Advanced Television

The future of 4K revealed

September 11, 2012

IBC saw much discussion on the likely prospects for 4K transmission, how the technology might be implemented, possible costs for broadcasters, timetable of likely events that might trigger early adoption and how low prices of 4K flat panels might need to fall to gain consumer acceptance.

In other words, the assorted Plus and Minus points of the usual challenges. As a result of IBC’s coverage we now know that Sky Deutschland is keen, but BSkyB is not so enthusiastic about 4K. We know that the Rio de Janeiro Olympics will certainly have 8K coverage from NHK, but as to 4K much will depend on the influence of players like US rights-owner NBC and the EBU.

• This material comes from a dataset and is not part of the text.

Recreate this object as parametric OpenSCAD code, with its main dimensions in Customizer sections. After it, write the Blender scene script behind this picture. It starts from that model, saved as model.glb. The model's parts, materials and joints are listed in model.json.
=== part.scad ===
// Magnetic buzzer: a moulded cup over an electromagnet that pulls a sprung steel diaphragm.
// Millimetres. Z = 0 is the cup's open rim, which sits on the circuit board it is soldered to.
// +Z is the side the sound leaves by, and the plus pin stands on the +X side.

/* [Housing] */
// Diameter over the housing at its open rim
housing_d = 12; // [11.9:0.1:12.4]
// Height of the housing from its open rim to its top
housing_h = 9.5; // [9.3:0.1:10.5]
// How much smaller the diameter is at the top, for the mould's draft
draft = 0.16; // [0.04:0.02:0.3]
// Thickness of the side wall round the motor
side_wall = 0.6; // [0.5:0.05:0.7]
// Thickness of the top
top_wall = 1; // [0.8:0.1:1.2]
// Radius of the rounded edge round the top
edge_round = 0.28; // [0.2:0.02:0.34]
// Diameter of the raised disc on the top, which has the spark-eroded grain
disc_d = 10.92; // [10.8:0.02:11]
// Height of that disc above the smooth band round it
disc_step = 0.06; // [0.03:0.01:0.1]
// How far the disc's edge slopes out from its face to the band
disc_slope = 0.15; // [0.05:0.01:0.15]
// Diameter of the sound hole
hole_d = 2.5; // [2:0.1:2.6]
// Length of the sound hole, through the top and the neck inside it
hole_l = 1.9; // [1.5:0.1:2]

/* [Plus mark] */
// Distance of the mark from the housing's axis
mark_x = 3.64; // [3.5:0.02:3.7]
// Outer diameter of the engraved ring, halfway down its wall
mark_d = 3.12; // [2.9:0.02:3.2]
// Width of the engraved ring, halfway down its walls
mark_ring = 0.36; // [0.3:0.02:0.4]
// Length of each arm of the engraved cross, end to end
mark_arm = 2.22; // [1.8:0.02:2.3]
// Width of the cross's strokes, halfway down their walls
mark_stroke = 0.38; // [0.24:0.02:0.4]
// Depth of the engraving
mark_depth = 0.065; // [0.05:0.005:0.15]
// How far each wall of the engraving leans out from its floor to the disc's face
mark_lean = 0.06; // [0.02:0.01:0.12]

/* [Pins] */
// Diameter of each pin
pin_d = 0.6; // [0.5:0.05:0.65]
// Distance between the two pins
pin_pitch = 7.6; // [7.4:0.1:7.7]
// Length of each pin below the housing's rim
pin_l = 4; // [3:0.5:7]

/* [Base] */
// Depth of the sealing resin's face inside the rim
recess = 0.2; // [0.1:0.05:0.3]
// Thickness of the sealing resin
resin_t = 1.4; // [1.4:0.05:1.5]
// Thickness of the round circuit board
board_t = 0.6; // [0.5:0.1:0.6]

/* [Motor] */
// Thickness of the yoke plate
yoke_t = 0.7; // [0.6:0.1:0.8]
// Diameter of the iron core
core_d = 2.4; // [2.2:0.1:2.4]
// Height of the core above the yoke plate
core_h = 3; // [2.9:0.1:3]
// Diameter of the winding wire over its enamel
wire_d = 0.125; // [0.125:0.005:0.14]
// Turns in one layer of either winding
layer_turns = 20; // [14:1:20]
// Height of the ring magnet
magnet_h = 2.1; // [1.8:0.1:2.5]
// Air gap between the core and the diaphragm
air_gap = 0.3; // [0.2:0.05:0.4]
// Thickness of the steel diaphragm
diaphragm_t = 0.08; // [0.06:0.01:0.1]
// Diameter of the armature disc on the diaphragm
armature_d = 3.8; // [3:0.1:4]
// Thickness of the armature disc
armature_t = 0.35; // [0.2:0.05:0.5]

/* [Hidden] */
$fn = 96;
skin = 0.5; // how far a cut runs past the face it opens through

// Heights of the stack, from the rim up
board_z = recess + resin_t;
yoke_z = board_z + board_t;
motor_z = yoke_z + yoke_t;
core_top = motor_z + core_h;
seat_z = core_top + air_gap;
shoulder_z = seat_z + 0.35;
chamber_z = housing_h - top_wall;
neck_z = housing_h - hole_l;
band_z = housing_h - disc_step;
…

We also know that FIFA will not do much – if anything – in 4K/8K for their Brazil World Cup in 2014, although they have confirmed that 3D coverage will be provided for ESPN, and others. However, CAMERON | PACE Group’s announcement at IBC with BSkyB to provide 3D coverage of the upcoming Ryder Cup golf is another sign that 3D is far from dead. In fact, BSkyB’s John Cassy told IBC delegates that the recent Isle of Wight pop festival was shot in 3D at only a modest increase in costs.

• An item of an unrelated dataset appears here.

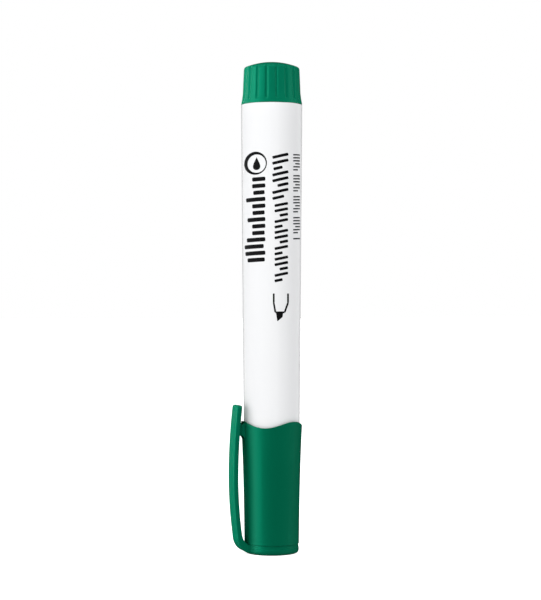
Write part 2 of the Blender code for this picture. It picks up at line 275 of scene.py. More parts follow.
# Fibre: strands along the marker, so noise stretched along Z drives colour and height.
def fibreMaterial(name, look):
    material = bpy.data.materials.new(name)
    material.use_nodes = True
    tree = material.node_tree
    link = tree.links.new
    shader = tree.nodes["Principled BSDF"]
    shader.inputs["Sheen Weight"].default_value = look["sheen"]
    shader.inputs["Sheen Roughness"].default_value = 0.5
    place = addNode(tree, "ShaderNodeTexCoord")
    stretch = addNode(tree, "ShaderNodeMapping")
    stretch.inputs["Scale"].default_value = (look["strands"], look["strands"], look["length"])
    link(place.outputs["Object"], stretch.inputs["Vector"])
    strands = addNode(tree, "ShaderNodeTexNoise", in_Scale=1.0, in_Detail=4.0, in_Roughness=0.6)
    link(stretch.outputs["Vector"], strands.inputs["Vector"])
    tone = addNode(tree, "ShaderNodeMix", data_type="RGBA")
    tone.inputs[6].default_value = (*look["colour"], 1)
    tone.inputs[7].default_value = (*look["colourFar"], 1)
    link(strands.outputs["Fac"], tone.inputs[0])
    link(tone.outputs[2], shader.inputs["Base Color"])
    dull = addNode(tree, "ShaderNodeMapRange")
    dull.inputs["To Min"].default_value = 0.75
    dull.inputs["To Max"].default_value = 0.95
    link(strands.outputs["Fac"], dull.inputs["Value"])
    link(dull.outputs["Result"], shader.inputs["Roughness"])
    bump = addNode(tree, "ShaderNodeBump", in_Strength=look["bump"], in_Distance=0.0001)
    link(strands.outputs["Fac"], bump.inputs["Height"])
    link(bump.outputs["Normal"], shader.inputs["Normal"])
    return material


nibFelt = fibreMaterial("nibFelt", {
    "colour": (0.004, 0.06, 0.03), "colourFar": (0.01, 0.16, 0.08), "strands": 5000.0,
    "length": 700.0, "sheen": 0.3, "bump": 0.5})
fillerFibre = fibreMaterial("fillerFibre", {
    "colour": (0.004, 0.10, 0.05), "colourFar": (0.03, 0.28, 0.16), "strands": 3500.0,
    "length": 120.0, "sheen": 0.4, "bump": 0.6})
print("materials made")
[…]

So 3D is certainly alive and well, yet there’s little doubt that the industry is looking forward to the ‘next big thing’ as far as TV is concerned. SES tied in with Sony to use a giant 84” Bravia display to pump a live 4000-line satellite feed into IBC.  SES used the Astra 3B craft and a DVB-S2 signal, encoded in ‘ordinary’ MPEG-4 at 50 Mb/s. SES’ target next year is to use HEVC/H.265 encoding and  get the signal down to 20 Mb/s, which means a pair of channels could be carried on a single transponder. Good business for the satellite operators, and not too costly for broadcasters.

The general consensus seems to be that the pioneering pay-TV players will start with a single U-HD channel, probably with a couple of sports events per week, plus movies, plus some nice travelogue-type footage to showcase the technology. These could be in a repeating programming block to both raise awareness of the technology and to provide content for retail stores and showrooms.

Certainly, if the IBC demonstrations are any guide. The 4K satellite play-out generated huge interest, and a great deal of highly favourable comment. Now all that’s needed is for the assorted missing links to be engineered, and for prices of the displays to start falling to affordable levels.